Sunday, December 21, 2008

Social Mobility and Transportation

I am so enjoying this blog space (Nation Weblog) because so many ideas are being thrown at me from my fellow bloggers.  Thanks to Massein for this one.
Tricycles, bicycles, tuk tuks, buses (public and private), affordable efficient/clean railway systems, cheap taxis, pickup trucks, ten wheelers, cheap cars, brand name cars, anyone being able to move from the center to the periphery or from periphery to center in about 12 hours, and pedestrians claiming the roads when they feel the need, are pretty much vibrant representatives of social mobility.  Not only physically moving themselves around but actually moving between their symbolic and social positions as well.
Next time my dear readers have a chance to travel to a strange place, try to notice how people have different behaviors on their roads.  I've found it can provide some interesting insights into a society's social mobility.  

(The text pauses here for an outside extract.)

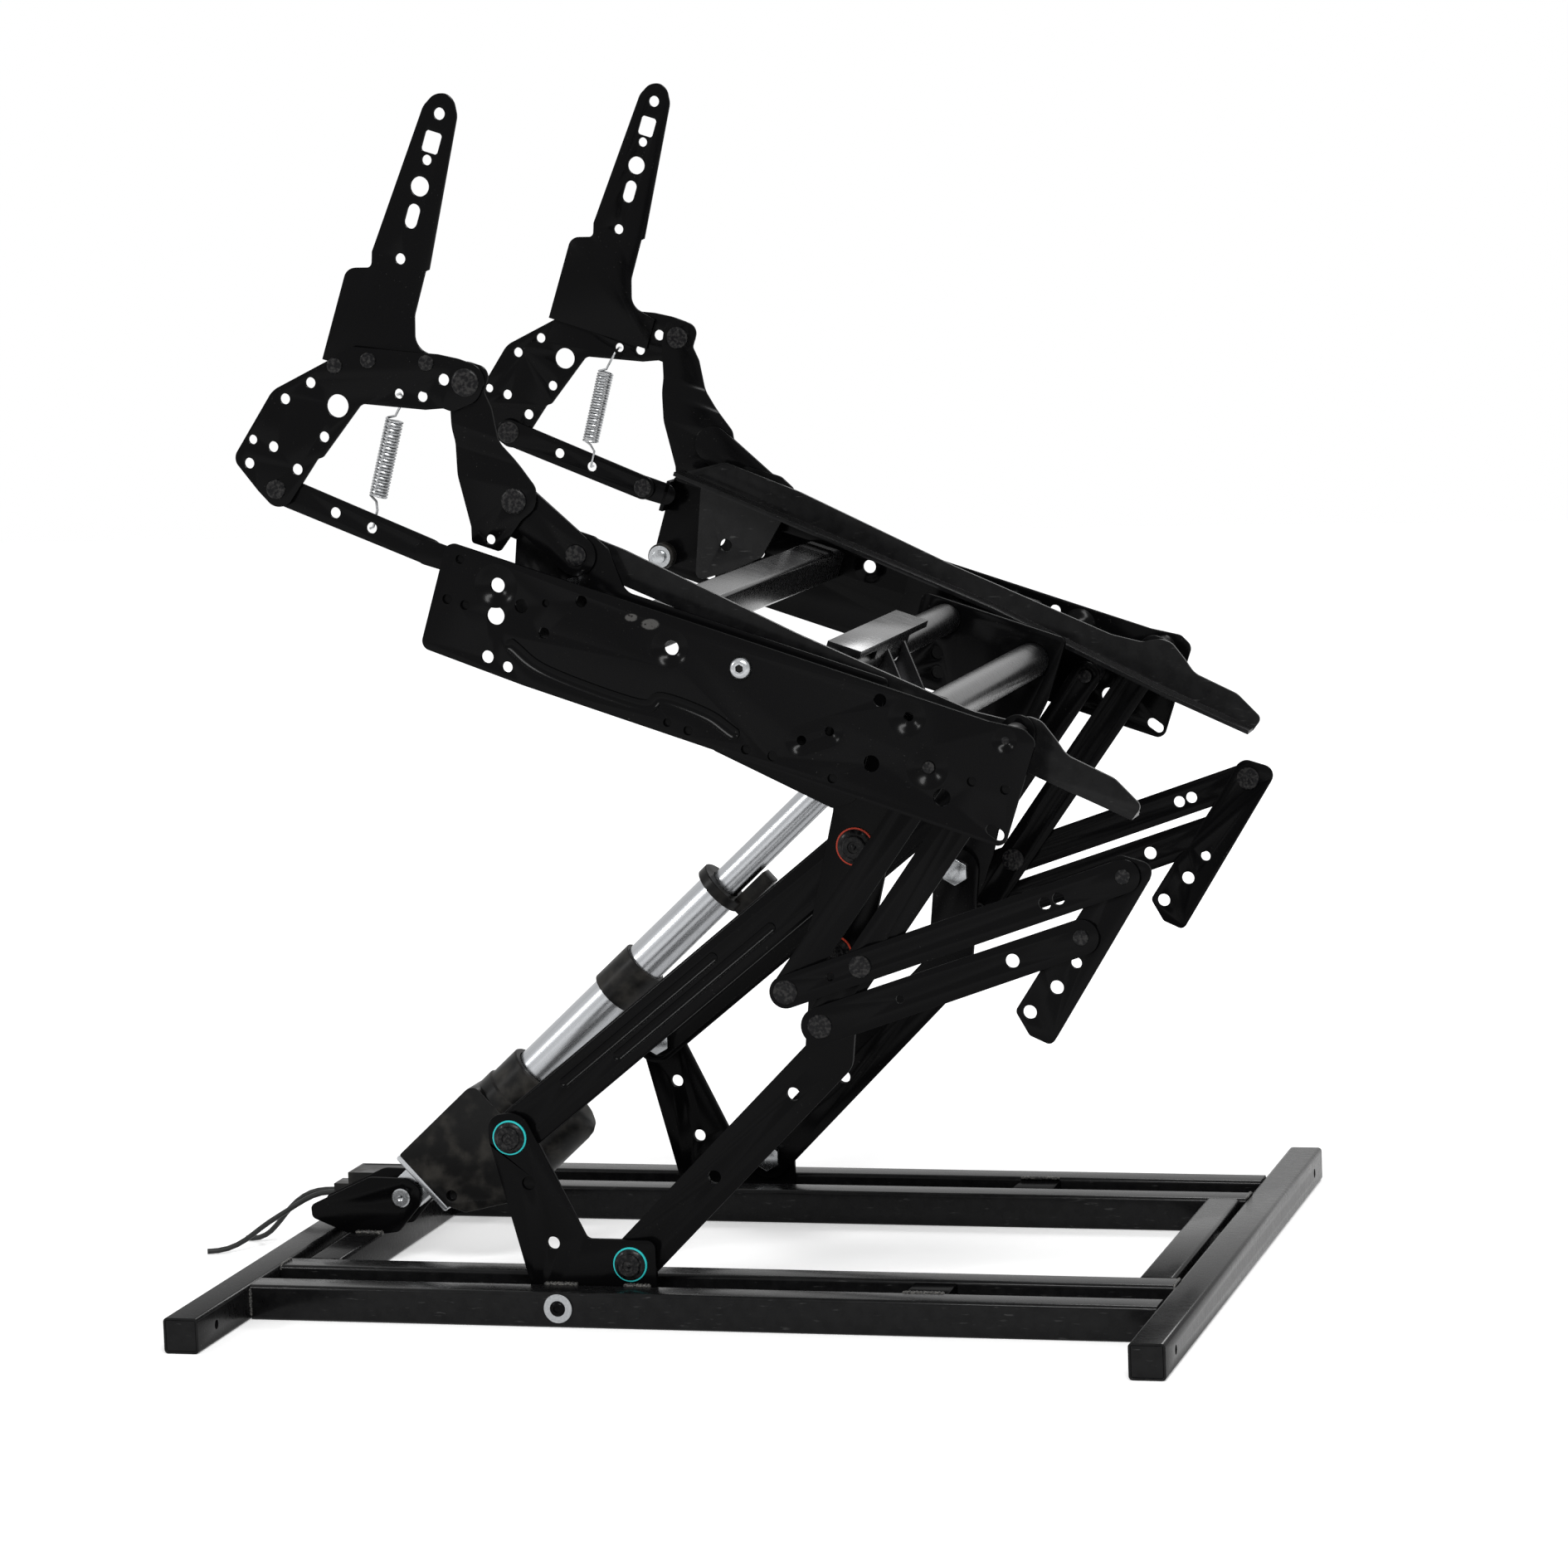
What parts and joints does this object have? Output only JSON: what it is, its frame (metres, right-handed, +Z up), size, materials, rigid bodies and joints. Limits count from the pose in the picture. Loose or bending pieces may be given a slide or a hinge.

Like when I went to Beijing, that was one of my first eye opener on the meaning of roads. I realized, "Oh, bicycles (armies of them) have the same rights to roads here as cars do, as do the pedestrians zig zagging between the bics and cars, cool!"  I had a ball when I travelled their country side and discovered that even their grain had a right to dry out on interstate highways.  When I was in India in the early nineties, I felt I stepped back in time because all the cars seemed to belong to another era, now I expect it to be totally different.  In Thailand, I love it when the buffaloes come out on the roads in Isaan (sadly that doesn't happen much anymore).  In the middle east, I loved the Bedouin and their sheep pressing against our car.  In Singapore, I was careful not to cross a driver's path.  In Montreal, I learnt that you don't need to wait at the red light when there were no cars approaching because over 5 minutes in that kind of cold can severely damage your heath.  In Mexico, it was amazing to travel one of the world's oldest and longest subway for only 30 cents, but I learnt that I needed to cultivate a special awareness when traveling in their taxis and peseros.  Living on Mexico City's main avenue, Reforma, which can be seen from the airplane as you enter the city from the south (one of which crashed recently close to this same main avenue as I mentioned in an earlier blog), I have witnessed poeple in thousands and on rare occasions a million, claiming their road with marches, football victory celebrations, religious pilgramage, parades, and even regular Sunday closure for bicycle enthusiasts.  After crossing the US-Canada border with both Greyhound and Amtrack, hearing the fascinating story from an Amtrack employee about how the railway expanded in the US and how Walmart's inventory doesn't sit in a warehouse but are constantly moving on those rails was both impressionable and a discovery about humanity's ingenuity to conquer the lands.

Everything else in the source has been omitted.